Monday, 17 December 2018

Wise Words: Words Have Power

I hold to the traditional Indian views on language, that words have power, that words become entities. When I write I keep in mind that it is a form of power and salvation that is for the planet. If it is good and enters the world, perhaps it will counteract the destruction that seems to be getting so close to us. I think of language and poems, even fiction, as prayers and small ceremonies. 

(Linda Hogan, quoted in Jane Caputi, Gossips, Gorgons & Crones: The Fates of the Earth, Bear & Company, Santa Fe, 1993, p.  73)

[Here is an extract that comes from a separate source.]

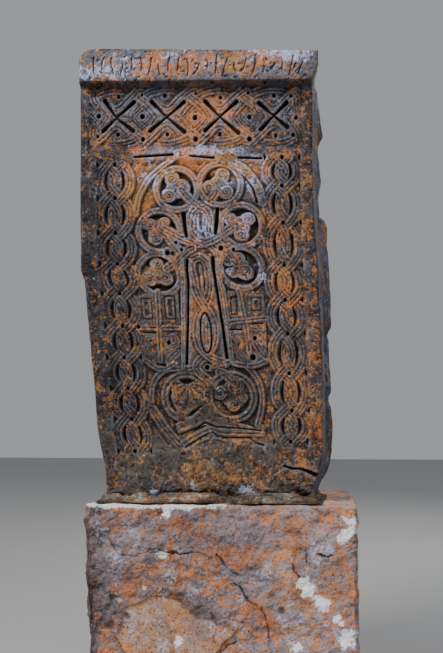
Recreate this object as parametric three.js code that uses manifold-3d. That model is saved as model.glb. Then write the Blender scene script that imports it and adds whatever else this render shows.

Thursday, 13 December 2018

Ancestress

My studio is quite a long way from being ‘properly finished’. I still need another bookshelf, blinds and curtains, shelving for art supplies, and to decorate the walls with images. I had excitedly thought that 2018 would be the year of finding courage, trusting in the unknown, and recommitting myself wholeheartedly to art and writing because I would have this creative sanctuary to work in. How wrong I was! Just painting the inside and finding the rudimentary furniture I needed took much, much longer than expected. I am disappointed, and a little frustrated. Yet recently I have started to spend some time in my green cocoon, and this little painting has emerged. 


Called Ancestress, she began life as a rough painted sketch of a kind of female icon. Some of the inspiration for her definitely came from watching Max Dashu’s fascinating ‘Grandmother Stones of Megalithic Europe’, which is replete with imagery of the numinous and enigmatic ancestor spirits of the prehistoric past. I wanted to create something that called to mind such beings, a foremother of my own.


The cracking of the paint was unintentional. I added some gum arabic to the black gouache, which I assume is the cause, though I am not sure why it has done that. I was at first quite dismayed, but eventually came to see it as one of those happy accidents that happens from time to time in art-making. 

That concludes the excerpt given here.